Beginning with the line that contains "Model this object in" and ending with the line that contains "outline_points = 48", reproduce each line exactly; include both and add nothing.

### Records
>> START

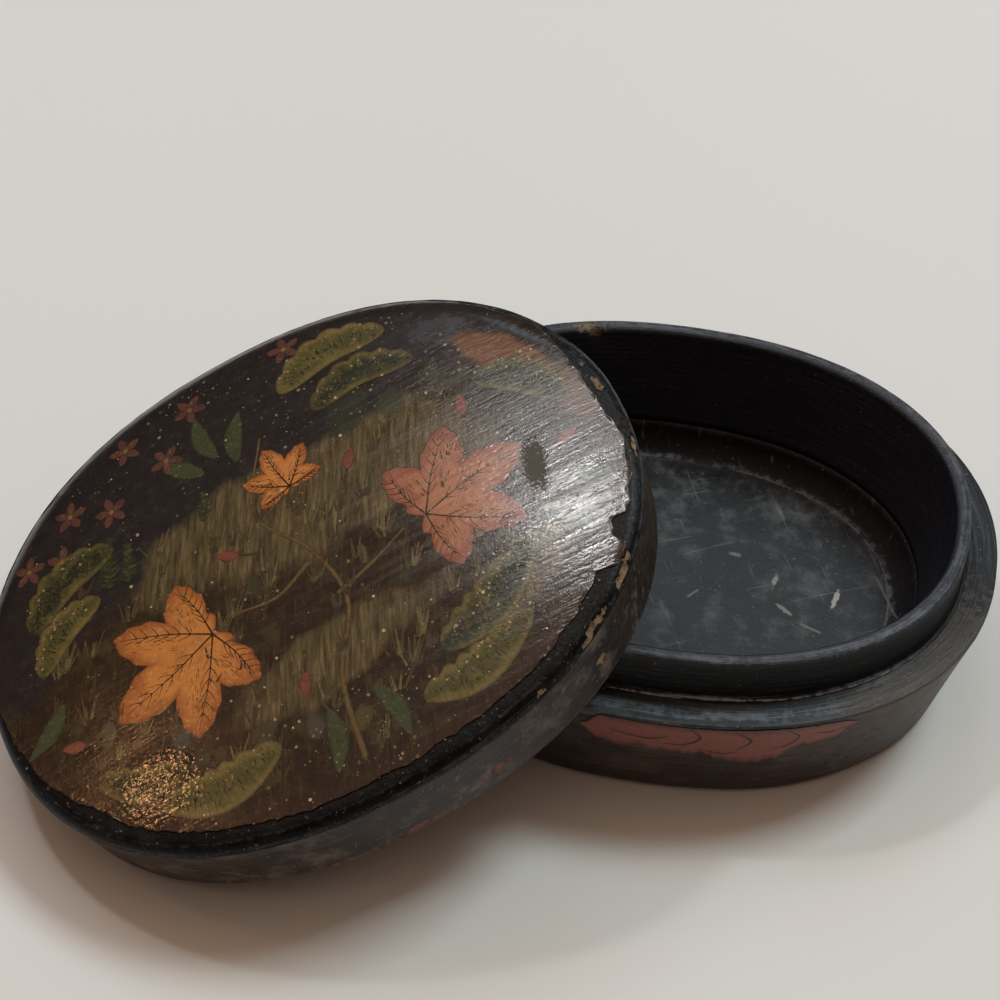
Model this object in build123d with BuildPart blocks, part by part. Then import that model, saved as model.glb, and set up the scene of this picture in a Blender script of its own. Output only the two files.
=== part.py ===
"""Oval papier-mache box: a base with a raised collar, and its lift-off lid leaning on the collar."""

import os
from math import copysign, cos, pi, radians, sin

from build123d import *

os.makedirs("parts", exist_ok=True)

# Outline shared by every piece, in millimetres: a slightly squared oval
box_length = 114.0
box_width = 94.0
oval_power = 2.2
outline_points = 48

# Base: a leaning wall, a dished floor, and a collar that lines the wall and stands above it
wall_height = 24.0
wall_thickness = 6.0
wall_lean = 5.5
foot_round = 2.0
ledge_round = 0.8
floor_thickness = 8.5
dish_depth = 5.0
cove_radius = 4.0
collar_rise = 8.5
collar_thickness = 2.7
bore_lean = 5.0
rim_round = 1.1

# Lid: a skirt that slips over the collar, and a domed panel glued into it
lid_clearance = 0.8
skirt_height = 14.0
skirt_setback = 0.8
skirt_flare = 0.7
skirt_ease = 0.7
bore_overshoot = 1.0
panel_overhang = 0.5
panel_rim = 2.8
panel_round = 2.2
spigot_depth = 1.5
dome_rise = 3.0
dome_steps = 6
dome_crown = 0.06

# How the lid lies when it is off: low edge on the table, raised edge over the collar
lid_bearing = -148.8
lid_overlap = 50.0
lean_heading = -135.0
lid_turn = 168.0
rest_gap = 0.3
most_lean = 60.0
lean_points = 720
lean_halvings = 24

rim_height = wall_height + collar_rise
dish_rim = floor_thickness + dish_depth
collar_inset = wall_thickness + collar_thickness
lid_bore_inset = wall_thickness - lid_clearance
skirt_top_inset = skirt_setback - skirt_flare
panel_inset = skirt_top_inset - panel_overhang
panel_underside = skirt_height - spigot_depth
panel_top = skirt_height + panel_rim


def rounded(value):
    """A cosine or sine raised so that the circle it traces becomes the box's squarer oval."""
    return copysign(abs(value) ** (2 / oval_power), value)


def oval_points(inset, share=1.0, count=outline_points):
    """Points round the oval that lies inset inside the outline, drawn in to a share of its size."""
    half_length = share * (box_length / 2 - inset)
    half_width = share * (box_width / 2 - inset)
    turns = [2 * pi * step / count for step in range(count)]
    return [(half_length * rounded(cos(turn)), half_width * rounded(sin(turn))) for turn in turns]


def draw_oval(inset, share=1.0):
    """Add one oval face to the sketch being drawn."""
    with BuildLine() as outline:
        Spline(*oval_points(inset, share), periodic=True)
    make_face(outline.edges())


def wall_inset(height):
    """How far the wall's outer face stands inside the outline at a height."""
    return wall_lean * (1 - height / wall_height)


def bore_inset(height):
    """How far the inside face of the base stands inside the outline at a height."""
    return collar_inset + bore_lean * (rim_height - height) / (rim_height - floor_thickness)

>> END
>> START

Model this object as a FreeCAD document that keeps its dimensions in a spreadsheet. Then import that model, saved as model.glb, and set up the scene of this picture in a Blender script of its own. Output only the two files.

>> END

### Problem solution
Model this object in build123d with BuildPart blocks, part by part. Then import that model, saved as model.glb, and set up the scene of this picture in a Blender script of its own. Output only the two files.
=== part.py ===
"""Oval papier-mache box: a base with a raised collar, and its lift-off lid leaning on the collar."""

import os
from math import copysign, cos, pi, radians, sin

from build123d import *

os.makedirs("parts", exist_ok=True)

# Outline shared by every piece, in millimetres: a slightly squared oval
box_length = 114.0
box_width = 94.0
oval_power = 2.2
outline_points = 48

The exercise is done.